С возрастом интерес Гильберта к математической физике заметно усилился, как часто бывает у математиков: многие начинают свою карьеру с теоретической математики и с течением времени постепенно дрейфуют к лагерю прикладников. К 1909 г. он работал над интегральными уравнениями, в результате чего возникло понятие Гильбертова пространства – одно из фундаментальных понятий квантовой механики. Кроме того, в статье 1915 г., опубликованной за пять дней до выступления Эйнштейна, он вплотную подошел к открытию Эйнштейновых уравнений общей теории относительности и заявил вариационный принцип, из которого, собственно, и следует уравнение Эйнштейна. Однако само уравнение он не записал.

Обычно Гильберт был доброжелателен в общении и не жалел похвалы за хорошо сделанное дело; однако он мог быть безжалостен, когда кто-то высказывал бессмысленные банальности или пытался лгать ему. На семинарах, если студенту не давался какой-то момент, который, как казалось самому Гильберту, не должен был вызывать затруднений, он говорил: «Но это же совсем просто!» – и находчивый студент, не задерживаясь, переходил к следующему вопросу. В 1920-е гг. Гильберт организовал Математический клуб, который собирался еженедельно и был открыт для всех. В его клубе выступали многие известные математики, которым Гильберт советовал представлять слушателям «только самые изюминки». Если выступающий углублялся в сложные расчеты, Гильберт обычно прерывал его словами: «Мы здесь не затем, чтобы проверять все эти значки».

Со временем, однако, он стал менее терпимым. Александр Островский рассказывал, что однажды, когда кто-то из гостей прочел прекрасную лекцию о действительно важном и красивом исследовании, Гильберт кисло задал ему всего один вопрос: «Ну и зачем все это?» Когда блестящий американец Норберт Винер, пустивший в оборот термин «кибернетика», выступал в клубе, после лекции все, как было принято, отправились ужинать. Гильберт начал рассказывать о прежних гостях клуба и сказал, что качество выступлений раз от разу снижается. В наше время, сказал он, люди по-настоящему обдумывали и содержание лекции, и представление ее, но нынче молодые люди, как правило, выступают слабо. «В последнее время особенно, – сказал он. – Но сегодня был исключительный случай…»

Винер приготовился выслушать комплимент.

«Сегодняшняя лекция была хуже, чем когда-либо!»

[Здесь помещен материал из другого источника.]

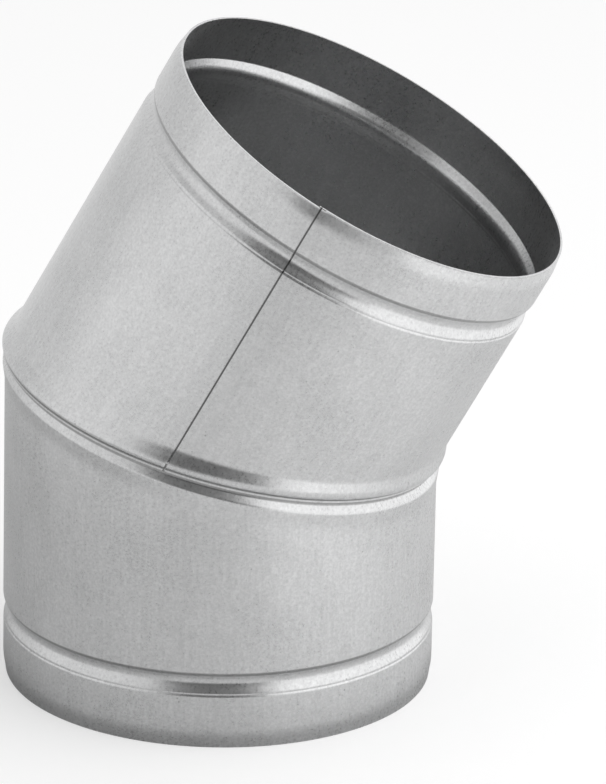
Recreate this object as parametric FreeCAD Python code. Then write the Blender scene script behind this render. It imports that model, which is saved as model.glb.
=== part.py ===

В 1933 г. нацисты избавились от евреев в гёттингенском академическом сообществе; все они были уволены. Одним из этих ученых был Герман Вейль, один из крупных физиков-математиков, ставший преемником Гильберта после его отставки в 1930 г. Среди них были также Эмми Нётер (глава 20), специалист по теории чисел Эдмунд Ландау и Пауль Бернайс, соавтор Гильберта по математической логике. К 1943 г. буквально все сотрудники факультета математики были заменены людьми, более приемлемыми для нацистской администрации, и факультет являл собой лишь бледную тень прежнего великолепия. В том году Гильберт умер.

Он видел приближение беды. Несколькими годами ранее министр образования Бернхард Руст спросил Гильберта, не пострадал ли Гёттингенский институт математики от изгнания евреев. Вопрос был глупый – ведь до этого большинство в институте составляли евреи и немцы, женатые на еврейках. Гильберт ответил прямо и откровенно:

– Пострадал? Его больше нет, разве не так?